The pace at which corporate executives have been buying their own companies’ shares has slowed sharply since spring, and in recent weeks the number of insider buyers has crashed to what some analysts consider ominous levels.
Wall Street’s fear is that the insiders are foretelling that the market’s rally is running out of gas, and that it’s better to wait for lower prices to buy. Corporate executives’ market timing isn’t foolproof but historically has been quite good.
Insiders’ buying and selling of their own companies’ shares is public information because key executives are required to report their trades to the Securities and Exchange Commission. A number of investment newsletters track the trades, on the theory that insiders are the best judges of their own companies’ prospects and thus of the true value--or lack thereof--in the stocks.
Of course, executives often can make stock purchases at below-market prices via options. Analysts ignore those trades when trying to judge insiders’ bullishness or bearishness. Instead, the insider-trackers focus on open-market purchases, meaning transactions made at the same price the public would pay for the stocks.
What has happened since spring is that insiders’ interest in paying market prices for their own stocks has dwindled significantly:
* Insiders newsletter in Deerfield Beach, Fla., says its “Insider Indicator” index has slumped to 36% currently, meaning that only 36% of reported insider stock transactions over the past five weeks have been purchases, and 64% have been sales.
In contrast, the index registered 58% purchases in early February, an extraordinarily bullish reading that coincided with the sharp acceleration of this year’s stock market rally. The Dow Jones industrial average was at 3,900 back then, compared to 4,620 now.
* A “flash” index tracked by the Insiders letter is even more bearish. It looks at insider transactions that occurred over the past 20 days.
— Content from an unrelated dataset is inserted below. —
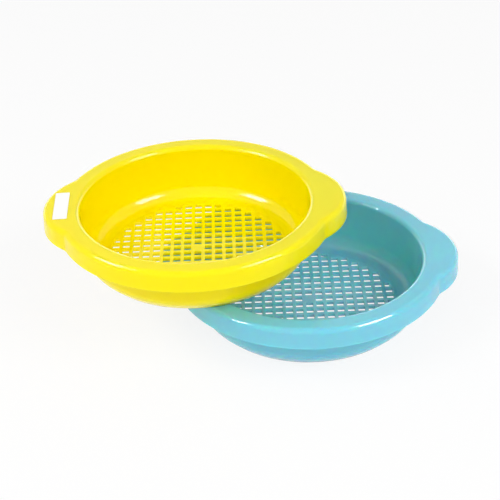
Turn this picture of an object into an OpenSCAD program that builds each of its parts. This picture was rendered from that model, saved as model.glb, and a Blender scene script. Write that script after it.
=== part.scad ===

That index now shows just 23% buyers and 77% sellers.
* The number of industries in which insider selling is swamping purchases has soared in recent weeks, according to the CDA/Investnet Insiders’ Chronicle newsletter in Ft. Lauderdale, Fla.
Measuring insider activity over the prior 90 days, 47 industries currently are ranked “sell” by the Chronicle, up from 28 three weeks ago. And the number of industries ranked “buy” is 11 now, down from 27 three weeks ago, according to Chronicle editor Robert Gabele.
“The numbers are getting increasingly bearish,” Gabele says. “The [bull market] tide is going out, from the insiders’ perspective,” he says.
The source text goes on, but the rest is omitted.